EXERCISE INSTRUCTIONS:
Return each line of the material verbatim.

═════ MATERIAL

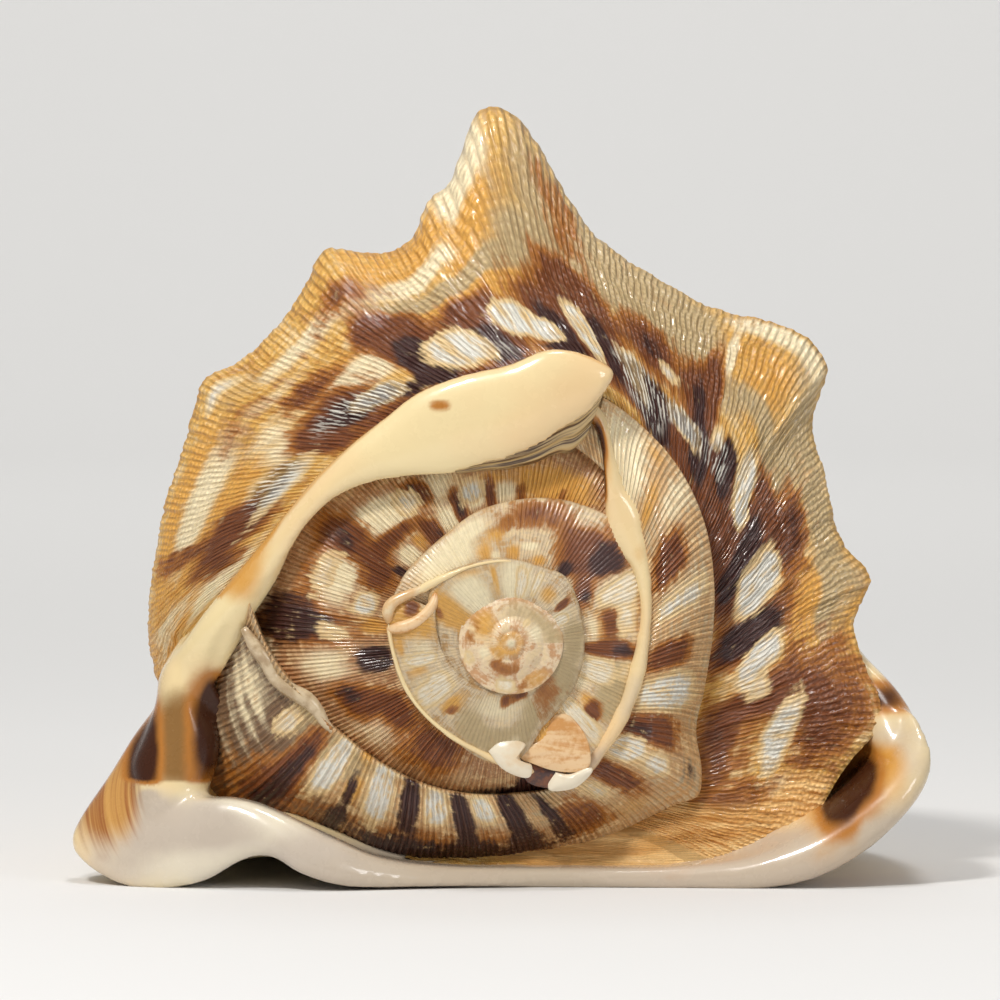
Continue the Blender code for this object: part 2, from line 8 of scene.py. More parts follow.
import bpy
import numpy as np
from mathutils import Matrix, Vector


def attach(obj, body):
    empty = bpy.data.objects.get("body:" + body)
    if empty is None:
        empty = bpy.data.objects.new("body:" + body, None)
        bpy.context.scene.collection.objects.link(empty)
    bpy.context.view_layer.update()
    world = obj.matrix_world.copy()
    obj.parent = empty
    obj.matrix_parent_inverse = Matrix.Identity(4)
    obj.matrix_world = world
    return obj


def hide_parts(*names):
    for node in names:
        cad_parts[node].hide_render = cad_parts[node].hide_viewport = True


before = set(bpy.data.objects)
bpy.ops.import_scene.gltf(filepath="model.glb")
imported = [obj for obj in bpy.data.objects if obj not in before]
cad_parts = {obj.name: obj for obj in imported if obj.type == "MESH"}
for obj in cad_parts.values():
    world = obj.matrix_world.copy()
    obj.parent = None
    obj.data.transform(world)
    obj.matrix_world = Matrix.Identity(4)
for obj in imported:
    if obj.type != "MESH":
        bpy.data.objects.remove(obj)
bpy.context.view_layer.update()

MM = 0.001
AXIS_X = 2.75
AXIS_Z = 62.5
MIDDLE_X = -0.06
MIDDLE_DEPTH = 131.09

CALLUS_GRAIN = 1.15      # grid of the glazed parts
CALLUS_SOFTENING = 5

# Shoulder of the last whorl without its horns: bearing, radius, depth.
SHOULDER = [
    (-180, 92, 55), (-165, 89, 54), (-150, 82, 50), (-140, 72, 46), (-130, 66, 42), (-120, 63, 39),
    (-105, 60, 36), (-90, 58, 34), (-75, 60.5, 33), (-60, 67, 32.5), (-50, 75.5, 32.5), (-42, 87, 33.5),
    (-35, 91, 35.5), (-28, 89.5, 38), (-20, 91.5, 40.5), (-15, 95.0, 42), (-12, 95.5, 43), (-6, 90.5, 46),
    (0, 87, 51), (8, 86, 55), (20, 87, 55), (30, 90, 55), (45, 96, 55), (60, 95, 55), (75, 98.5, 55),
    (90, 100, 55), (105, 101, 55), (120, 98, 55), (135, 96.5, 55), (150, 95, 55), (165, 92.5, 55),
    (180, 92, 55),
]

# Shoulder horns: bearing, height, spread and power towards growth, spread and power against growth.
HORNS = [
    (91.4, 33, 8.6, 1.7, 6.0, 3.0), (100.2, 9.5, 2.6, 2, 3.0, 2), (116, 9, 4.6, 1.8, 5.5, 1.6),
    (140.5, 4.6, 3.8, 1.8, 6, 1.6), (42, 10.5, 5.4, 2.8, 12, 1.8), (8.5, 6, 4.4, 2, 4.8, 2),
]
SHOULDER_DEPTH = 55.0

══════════

TASK RESPONSE:
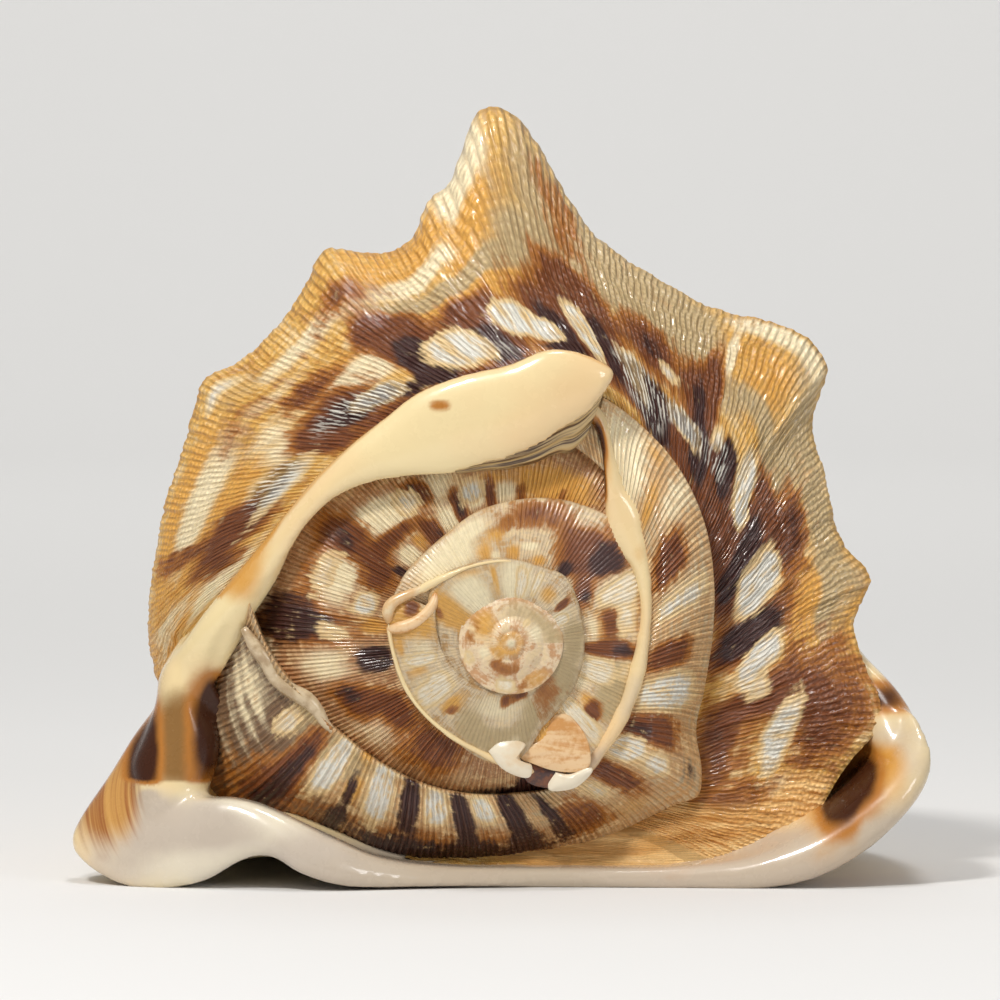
Continue the Blender code for this object: part 2, from line 8 of scene.py. More parts follow.
import bpy
import numpy as np
from mathutils import Matrix, Vector


def attach(obj, body):
    empty = bpy.data.objects.get("body:" + body)
    if empty is None:
        empty = bpy.data.objects.new("body:" + body, None)
        bpy.context.scene.collection.objects.link(empty)
    bpy.context.view_layer.update()
    world = obj.matrix_world.copy()
    obj.parent = empty
    obj.matrix_parent_inverse = Matrix.Identity(4)
    obj.matrix_world = world
    return obj


def hide_parts(*names):
    for node in names:
        cad_parts[node].hide_render = cad_parts[node].hide_viewport = True


before = set(bpy.data.objects)
bpy.ops.import_scene.gltf(filepath="model.glb")
imported = [obj for obj in bpy.data.objects if obj not in before]
cad_parts = {obj.name: obj for obj in imported if obj.type == "MESH"}
for obj in cad_parts.values():
    world = obj.matrix_world.copy()
    obj.parent = None
    obj.data.transform(world)
    obj.matrix_world = Matrix.Identity(4)
for obj in imported:
    if obj.type != "MESH":
        bpy.data.objects.remove(obj)
bpy.context.view_layer.update()

MM = 0.001
AXIS_X = 2.75
AXIS_Z = 62.5
MIDDLE_X = -0.06
MIDDLE_DEPTH = 131.09

CALLUS_GRAIN = 1.15      # grid of the glazed parts
CALLUS_SOFTENING = 5

# Shoulder of the last whorl without its horns: bearing, radius, depth.
SHOULDER = [
    (-180, 92, 55), (-165, 89, 54), (-150, 82, 50), (-140, 72, 46), (-130, 66, 42), (-120, 63, 39),
    (-105, 60, 36), (-90, 58, 34), (-75, 60.5, 33), (-60, 67, 32.5), (-50, 75.5, 32.5), (-42, 87, 33.5),
    (-35, 91, 35.5), (-28, 89.5, 38), (-20, 91.5, 40.5), (-15, 95.0, 42), (-12, 95.5, 43), (-6, 90.5, 46),
    (0, 87, 51), (8, 86, 55), (20, 87, 55), (30, 90, 55), (45, 96, 55), (60, 95, 55), (75, 98.5, 55),
    (90, 100, 55), (105, 101, 55), (120, 98, 55), (135, 96.5, 55), (150, 95, 55), (165, 92.5, 55),
    (180, 92, 55),
]

# Shoulder horns: bearing, height, spread and power towards growth, spread and power against growth.
HORNS = [
    (91.4, 33, 8.6, 1.7, 6.0, 3.0), (100.2, 9.5, 2.6, 2, 3.0, 2), (116, 9, 4.6, 1.8, 5.5, 1.6),
    (140.5, 4.6, 3.8, 1.8, 6, 1.6), (42, 10.5, 5.4, 2.8, 12, 1.8), (8.5, 6, 4.4, 2, 4.8, 2),
]
SHOULDER_DEPTH = 55.0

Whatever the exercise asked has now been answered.